* START Given information *
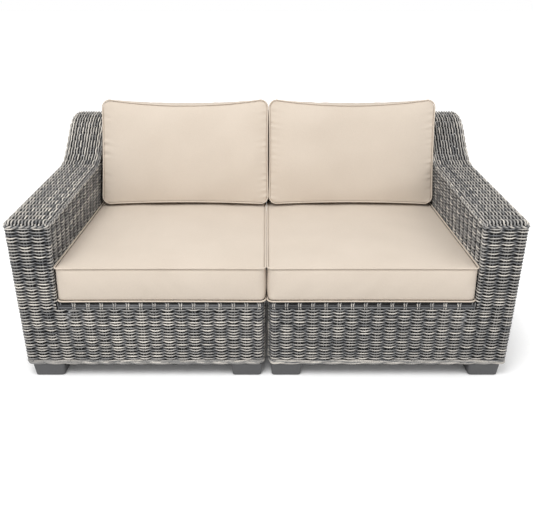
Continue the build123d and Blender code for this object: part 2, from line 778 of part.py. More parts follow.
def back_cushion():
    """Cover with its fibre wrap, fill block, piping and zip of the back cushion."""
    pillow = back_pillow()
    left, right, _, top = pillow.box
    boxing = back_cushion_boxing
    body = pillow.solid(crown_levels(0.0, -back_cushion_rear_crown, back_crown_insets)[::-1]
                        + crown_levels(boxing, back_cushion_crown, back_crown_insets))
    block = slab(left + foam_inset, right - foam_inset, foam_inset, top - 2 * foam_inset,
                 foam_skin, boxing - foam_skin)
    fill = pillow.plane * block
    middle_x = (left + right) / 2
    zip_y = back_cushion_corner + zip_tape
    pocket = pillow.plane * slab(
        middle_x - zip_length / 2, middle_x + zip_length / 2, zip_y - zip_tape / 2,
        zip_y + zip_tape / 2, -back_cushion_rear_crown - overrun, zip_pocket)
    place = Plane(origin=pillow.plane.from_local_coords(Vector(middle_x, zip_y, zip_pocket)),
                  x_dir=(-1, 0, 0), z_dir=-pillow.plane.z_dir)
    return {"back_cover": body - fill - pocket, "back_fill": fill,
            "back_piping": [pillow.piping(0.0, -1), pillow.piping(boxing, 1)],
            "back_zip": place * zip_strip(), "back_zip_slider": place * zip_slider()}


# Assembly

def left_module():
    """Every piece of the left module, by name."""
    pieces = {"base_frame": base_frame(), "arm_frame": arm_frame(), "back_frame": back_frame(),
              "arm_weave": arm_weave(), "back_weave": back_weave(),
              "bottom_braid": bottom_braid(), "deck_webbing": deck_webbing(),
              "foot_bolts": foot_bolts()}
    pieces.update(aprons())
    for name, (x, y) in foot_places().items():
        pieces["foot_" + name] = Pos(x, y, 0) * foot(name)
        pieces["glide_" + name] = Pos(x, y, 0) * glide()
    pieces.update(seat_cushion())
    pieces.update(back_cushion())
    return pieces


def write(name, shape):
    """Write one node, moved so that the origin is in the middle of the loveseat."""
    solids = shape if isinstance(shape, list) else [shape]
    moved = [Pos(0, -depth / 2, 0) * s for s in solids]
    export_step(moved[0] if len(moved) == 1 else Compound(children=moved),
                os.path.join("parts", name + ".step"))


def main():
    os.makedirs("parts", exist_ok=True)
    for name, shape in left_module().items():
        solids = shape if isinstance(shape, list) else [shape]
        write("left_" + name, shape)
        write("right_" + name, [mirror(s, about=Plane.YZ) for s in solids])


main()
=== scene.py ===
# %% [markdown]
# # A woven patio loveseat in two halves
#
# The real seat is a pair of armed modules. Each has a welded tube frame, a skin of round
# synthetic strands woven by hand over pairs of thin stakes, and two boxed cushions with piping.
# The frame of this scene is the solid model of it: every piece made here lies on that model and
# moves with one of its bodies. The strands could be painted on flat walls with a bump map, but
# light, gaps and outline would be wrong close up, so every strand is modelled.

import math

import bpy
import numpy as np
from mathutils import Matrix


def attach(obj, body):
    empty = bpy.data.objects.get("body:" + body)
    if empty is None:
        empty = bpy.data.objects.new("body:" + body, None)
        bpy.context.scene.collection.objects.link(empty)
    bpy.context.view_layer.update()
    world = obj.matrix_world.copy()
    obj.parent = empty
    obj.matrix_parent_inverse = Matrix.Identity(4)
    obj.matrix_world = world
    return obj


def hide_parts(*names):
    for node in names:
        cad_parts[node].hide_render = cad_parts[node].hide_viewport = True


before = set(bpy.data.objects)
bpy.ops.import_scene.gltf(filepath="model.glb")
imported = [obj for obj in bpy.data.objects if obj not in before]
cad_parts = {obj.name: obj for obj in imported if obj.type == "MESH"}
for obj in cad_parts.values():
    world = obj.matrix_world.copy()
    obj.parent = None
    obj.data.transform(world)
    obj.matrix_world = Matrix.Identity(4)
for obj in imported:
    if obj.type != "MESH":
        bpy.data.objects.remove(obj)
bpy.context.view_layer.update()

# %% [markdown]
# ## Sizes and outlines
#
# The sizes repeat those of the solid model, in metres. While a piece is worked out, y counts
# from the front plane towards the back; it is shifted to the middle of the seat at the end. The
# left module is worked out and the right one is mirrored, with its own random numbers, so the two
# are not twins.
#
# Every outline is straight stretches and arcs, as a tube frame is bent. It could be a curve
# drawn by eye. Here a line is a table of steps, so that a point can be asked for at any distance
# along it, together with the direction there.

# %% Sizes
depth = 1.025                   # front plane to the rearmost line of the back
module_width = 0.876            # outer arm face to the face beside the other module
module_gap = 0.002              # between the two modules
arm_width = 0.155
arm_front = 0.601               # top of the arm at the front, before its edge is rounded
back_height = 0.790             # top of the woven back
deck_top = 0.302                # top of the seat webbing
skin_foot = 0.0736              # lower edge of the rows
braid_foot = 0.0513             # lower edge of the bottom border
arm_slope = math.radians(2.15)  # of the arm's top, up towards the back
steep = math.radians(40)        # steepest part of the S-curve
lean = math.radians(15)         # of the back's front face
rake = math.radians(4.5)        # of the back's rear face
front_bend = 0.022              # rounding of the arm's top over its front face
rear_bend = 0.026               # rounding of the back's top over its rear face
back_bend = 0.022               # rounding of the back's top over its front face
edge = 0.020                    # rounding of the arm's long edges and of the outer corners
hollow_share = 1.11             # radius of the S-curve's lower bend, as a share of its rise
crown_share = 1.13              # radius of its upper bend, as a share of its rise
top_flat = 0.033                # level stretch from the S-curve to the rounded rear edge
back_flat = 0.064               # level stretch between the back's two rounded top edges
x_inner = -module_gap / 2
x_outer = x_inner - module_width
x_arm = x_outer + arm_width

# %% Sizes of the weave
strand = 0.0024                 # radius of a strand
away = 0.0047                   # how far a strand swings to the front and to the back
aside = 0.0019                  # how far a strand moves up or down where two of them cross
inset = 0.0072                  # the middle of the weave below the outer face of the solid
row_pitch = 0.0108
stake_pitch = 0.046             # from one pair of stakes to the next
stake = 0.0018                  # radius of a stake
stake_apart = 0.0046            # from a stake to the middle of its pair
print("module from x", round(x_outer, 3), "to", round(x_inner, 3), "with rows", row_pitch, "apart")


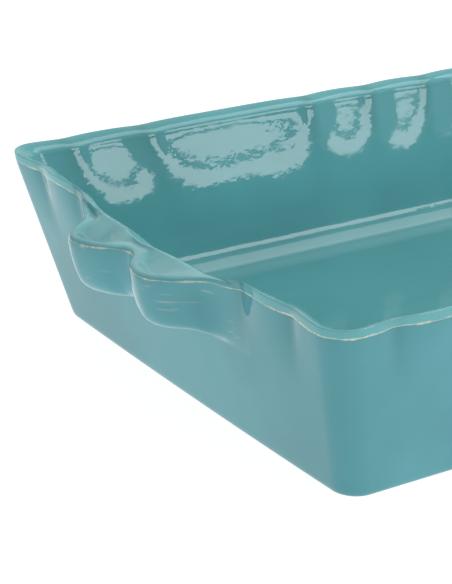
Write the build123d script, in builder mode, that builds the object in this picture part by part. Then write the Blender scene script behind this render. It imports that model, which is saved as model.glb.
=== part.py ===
* END Given information *
Exercise prompt:
Write every record out again, unaltered.

Completed task:
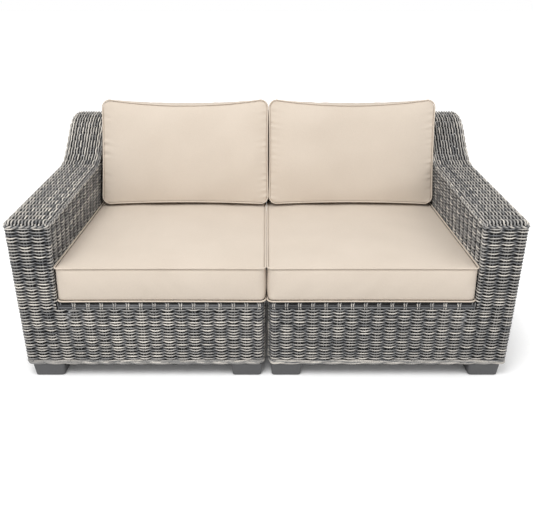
Continue the build123d and Blender code for this object: part 2, from line 778 of part.py. More parts follow.
def back_cushion():
    """Cover with its fibre wrap, fill block, piping and zip of the back cushion."""
    pillow = back_pillow()
    left, right, _, top = pillow.box
    boxing = back_cushion_boxing
    body = pillow.solid(crown_levels(0.0, -back_cushion_rear_crown, back_crown_insets)[::-1]
                        + crown_levels(boxing, back_cushion_crown, back_crown_insets))
    block = slab(left + foam_inset, right - foam_inset, foam_inset, top - 2 * foam_inset,
                 foam_skin, boxing - foam_skin)
    fill = pillow.plane * block
    middle_x = (left + right) / 2
    zip_y = back_cushion_corner + zip_tape
    pocket = pillow.plane * slab(
        middle_x - zip_length / 2, middle_x + zip_length / 2, zip_y - zip_tape / 2,
        zip_y + zip_tape / 2, -back_cushion_rear_crown - overrun, zip_pocket)
    place = Plane(origin=pillow.plane.from_local_coords(Vector(middle_x, zip_y, zip_pocket)),
                  x_dir=(-1, 0, 0), z_dir=-pillow.plane.z_dir)
    return {"back_cover": body - fill - pocket, "back_fill": fill,
            "back_piping": [pillow.piping(0.0, -1), pillow.piping(boxing, 1)],
            "back_zip": place * zip_strip(), "back_zip_slider": place * zip_slider()}


# Assembly

def left_module():
    """Every piece of the left module, by name."""
    pieces = {"base_frame": base_frame(), "arm_frame": arm_frame(), "back_frame": back_frame(),
              "arm_weave": arm_weave(), "back_weave": back_weave(),
              "bottom_braid": bottom_braid(), "deck_webbing": deck_webbing(),
              "foot_bolts": foot_bolts()}
    pieces.update(aprons())
    for name, (x, y) in foot_places().items():
        pieces["foot_" + name] = Pos(x, y, 0) * foot(name)
        pieces["glide_" + name] = Pos(x, y, 0) * glide()
    pieces.update(seat_cushion())
    pieces.update(back_cushion())
    return pieces


def write(name, shape):
    """Write one node, moved so that the origin is in the middle of the loveseat."""
    solids = shape if isinstance(shape, list) else [shape]
    moved = [Pos(0, -depth / 2, 0) * s for s in solids]
    export_step(moved[0] if len(moved) == 1 else Compound(children=moved),
                os.path.join("parts", name + ".step"))


def main():
    os.makedirs("parts", exist_ok=True)
    for name, shape in left_module().items():
        solids = shape if isinstance(shape, list) else [shape]
        write("left_" + name, shape)
        write("right_" + name, [mirror(s, about=Plane.YZ) for s in solids])


main()
=== scene.py ===
# %% [markdown]
# # A woven patio loveseat in two halves
#
# The real seat is a pair of armed modules. Each has a welded tube frame, a skin of round
# synthetic strands woven by hand over pairs of thin stakes, and two boxed cushions with piping.
# The frame of this scene is the solid model of it: every piece made here lies on that model and
# moves with one of its bodies. The strands could be painted on flat walls with a bump map, but
# light, gaps and outline would be wrong close up, so every strand is modelled.

import math

import bpy
import numpy as np
from mathutils import Matrix


def attach(obj, body):
    empty = bpy.data.objects.get("body:" + body)
    if empty is None:
        empty = bpy.data.objects.new("body:" + body, None)
        bpy.context.scene.collection.objects.link(empty)
    bpy.context.view_layer.update()
    world = obj.matrix_world.copy()
    obj.parent = empty
    obj.matrix_parent_inverse = Matrix.Identity(4)
    obj.matrix_world = world
    return obj


def hide_parts(*names):
    for node in names:
        cad_parts[node].hide_render = cad_parts[node].hide_viewport = True


before = set(bpy.data.objects)
bpy.ops.import_scene.gltf(filepath="model.glb")
imported = [obj for obj in bpy.data.objects if obj not in before]
cad_parts = {obj.name: obj for obj in imported if obj.type == "MESH"}
for obj in cad_parts.values():
    world = obj.matrix_world.copy()
    obj.parent = None
    obj.data.transform(world)
    obj.matrix_world = Matrix.Identity(4)
for obj in imported:
    if obj.type != "MESH":
        bpy.data.objects.remove(obj)
bpy.context.view_layer.update()

# %% [markdown]
# ## Sizes and outlines
#
# The sizes repeat those of the solid model, in metres. While a piece is worked out, y counts
# from the front plane towards the back; it is shifted to the middle of the seat at the end. The
# left module is worked out and the right one is mirrored, with its own random numbers, so the two
# are not twins.
#
# Every outline is straight stretches and arcs, as a tube frame is bent. It could be a curve
# drawn by eye. Here a line is a table of steps, so that a point can be asked for at any distance
# along it, together with the direction there.

# %% Sizes
depth = 1.025                   # front plane to the rearmost line of the back
module_width = 0.876            # outer arm face to the face beside the other module
module_gap = 0.002              # between the two modules
arm_width = 0.155
arm_front = 0.601               # top of the arm at the front, before its edge is rounded
back_height = 0.790             # top of the woven back
deck_top = 0.302                # top of the seat webbing
skin_foot = 0.0736              # lower edge of the rows
braid_foot = 0.0513             # lower edge of the bottom border
arm_slope = math.radians(2.15)  # of the arm's top, up towards the back
steep = math.radians(40)        # steepest part of the S-curve
lean = math.radians(15)         # of the back's front face
rake = math.radians(4.5)        # of the back's rear face
front_bend = 0.022              # rounding of the arm's top over its front face
rear_bend = 0.026               # rounding of the back's top over its rear face
back_bend = 0.022               # rounding of the back's top over its front face
edge = 0.020                    # rounding of the arm's long edges and of the outer corners
hollow_share = 1.11             # radius of the S-curve's lower bend, as a share of its rise
crown_share = 1.13              # radius of its upper bend, as a share of its rise
top_flat = 0.033                # level stretch from the S-curve to the rounded rear edge
back_flat = 0.064               # level stretch between the back's two rounded top edges
x_inner = -module_gap / 2
x_outer = x_inner - module_width
x_arm = x_outer + arm_width

# %% Sizes of the weave
strand = 0.0024                 # radius of a strand
away = 0.0047                   # how far a strand swings to the front and to the back
aside = 0.0019                  # how far a strand moves up or down where two of them cross
inset = 0.0072                  # the middle of the weave below the outer face of the solid
row_pitch = 0.0108
stake_pitch = 0.046             # from one pair of stakes to the next
stake = 0.0018                  # radius of a stake
stake_apart = 0.0046            # from a stake to the middle of its pair
print("module from x", round(x_outer, 3), "to", round(x_inner, 3), "with rows", row_pitch, "apart")


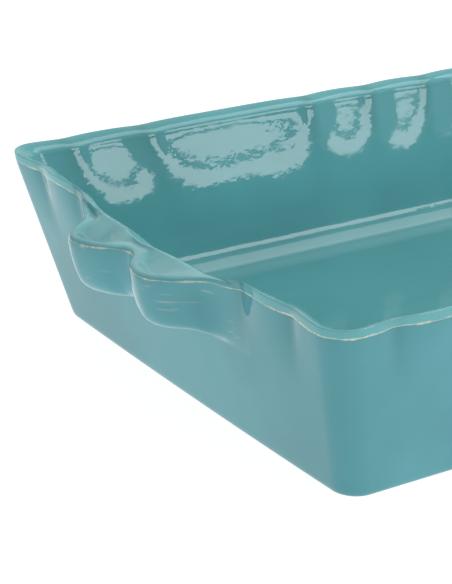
Write the build123d script, in builder mode, that builds the object in this picture part by part. Then write the Blender scene script behind this render. It imports that model, which is saved as model.glb.
=== part.py ===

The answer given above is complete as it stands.